# start of AVAILABLE DATA

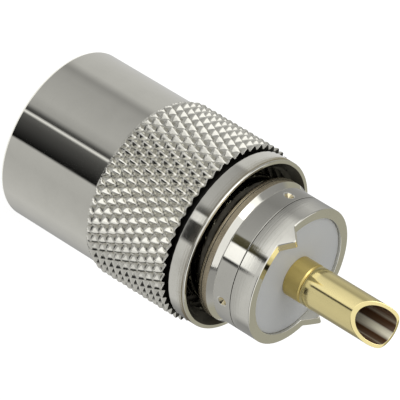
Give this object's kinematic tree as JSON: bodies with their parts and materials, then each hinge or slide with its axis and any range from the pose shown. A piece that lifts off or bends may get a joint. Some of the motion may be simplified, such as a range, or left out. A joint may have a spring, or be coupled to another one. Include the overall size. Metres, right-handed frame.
{
  "type": "uhf connector",
  "caption": "Coaxial cable plug: hollow gold pin in a white insulator, toothed barrel, and a loose knurled coupling nut that turns freely around the plug body.",
  "frame": {"origin": "centre of the rear end face of the plug body, where the cable enters", "axes": "+Z along the plug's axis, from the cable end towards the pin tip"},
  "size_m": [0.0182, 0.0182, 0.0393],
  "materials": {
    "nickel": "bright nickel plate on turned brass",
    "nickel_nut": "bright nickel plate on turned and knurled brass",
    "gold": "gold plate on brass, polished",
    "insulator": "smooth off-white PTFE"
  },
  "bodies": {
    "plug": {"plug_body": "nickel", "insulator": "insulator", "centre_contact": "gold"},
    "nut": {"coupling_nut": "nickel_nut"}
  },
  "joints": [
    {"name": "nut_spin", "type": "hinge", "parent": "plug", "child": "nut", "pos_m": [0, 0, 0.01], "axis": [0, 0, 1], "continuous": true}
  ]
}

# end of AVAILABLE DATA

**STATED PROBLEM**
Using the data above, reproduce every line exactly.

**SOLUTION FOR THIS EXERCISE**
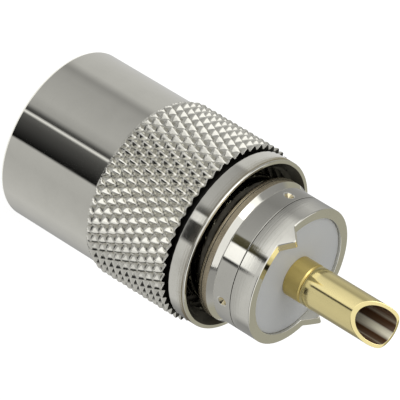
Give this object's kinematic tree as JSON: bodies with their parts and materials, then each hinge or slide with its axis and any range from the pose shown. A piece that lifts off or bends may get a joint. Some of the motion may be simplified, such as a range, or left out. A joint may have a spring, or be coupled to another one. Include the overall size. Metres, right-handed frame.
{
  "type": "uhf connector",
  "caption": "Coaxial cable plug: hollow gold pin in a white insulator, toothed barrel, and a loose knurled coupling nut that turns freely around the plug body.",
  "frame": {"origin": "centre of the rear end face of the plug body, where the cable enters", "axes": "+Z along the plug's axis, from the cable end towards the pin tip"},
  "size_m": [0.0182, 0.0182, 0.0393],
  "materials": {
    "nickel": "bright nickel plate on turned brass",
    "nickel_nut": "bright nickel plate on turned and knurled brass",
    "gold": "gold plate on brass, polished",
    "insulator": "smooth off-white PTFE"
  },
  "bodies": {
    "plug": {"plug_body": "nickel", "insulator": "insulator", "centre_contact": "gold"},
    "nut": {"coupling_nut": "nickel_nut"}
  },
  "joints": [
    {"name": "nut_spin", "type": "hinge", "parent": "plug", "child": "nut", "pos_m": [0, 0, 0.01], "axis": [0, 0, 1], "continuous": true}
  ]
}